Coefficient of Restitution (e)

Definition
e = (v₂ − v₁)/(u₁ − u₂) = relative speed after / relative speed before
  • e = 1 → Elastic collision
  • e = 0 → Perfectly inelastic (stick together)
  • 0 < e < 1 → Partially inelastic
Ball dropped from height H

Ball dropped from H. After bouncing with e, height reached:

h₁ = e²H
After n bounces: hₙ = e²ⁿH

Potential Energy Curves (JEE Advanced)

Reading PE vs position graphs is a pure JEE Advanced skill. Master this and you can solve problems that NEET students cannot even attempt.

From any U(x) curve, you can read off: (1) Force at any point (F = −slope), (2) Equilibrium positions (where slope = 0), (3) Type of equilibrium (stable/unstable/neutral), (4) Turning points (where E = U), (5) Forbidden regions (where E < U).

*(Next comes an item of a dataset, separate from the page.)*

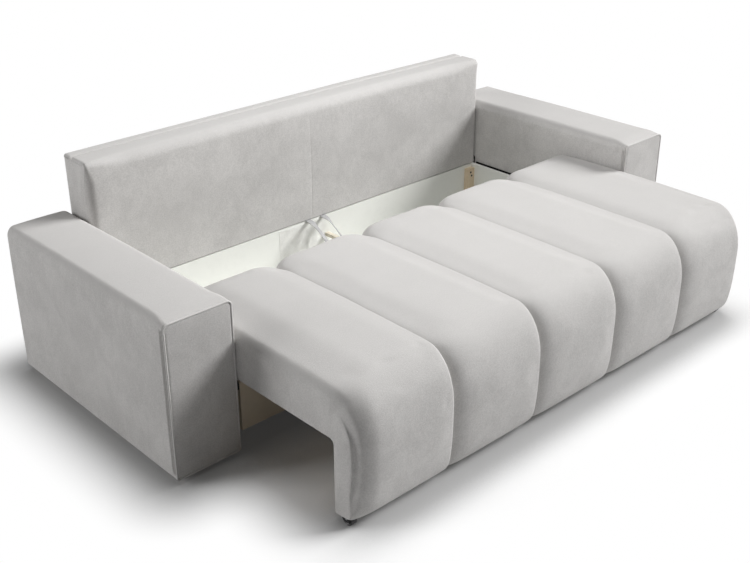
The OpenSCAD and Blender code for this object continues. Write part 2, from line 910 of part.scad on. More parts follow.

Reading a PE Curve — Step by Step

  1. 1

    Draw horizontal line at total energy E. Where it intersects U(x): KE = 0 (turning points). Below the line: KE > 0 (motion allowed).

  2. 2

    Find equilibrium: Where dU/dx = 0 (slope = 0). These are points where F = 0.

  3. 3

    Determine stability: Minimum of U → stable (d²U/dx² > 0). Maximum of U → unstable.

  4. 4

    Find force: F = −dU/dx = −(slope of U-x graph). Steep slope → large force.

📊 Annotated PE Curve
stable unstable stable E TP TP TP x U
🟢 Stable Eq. 🔴 Unstable Eq. 🟣 Turning Points 🔵 Total Energy E

The region where U(x) > E is the classically forbidden region — the particle cannot enter it (insufficient energy). This concept is fundamental to quantum mechanics and appears in JEE Advanced theoretical questions.

JEE Advanced MCQ pattern: "Which of the following is NOT correct about the given PE curve?" Always check all four options systematically using the 4 reading steps above.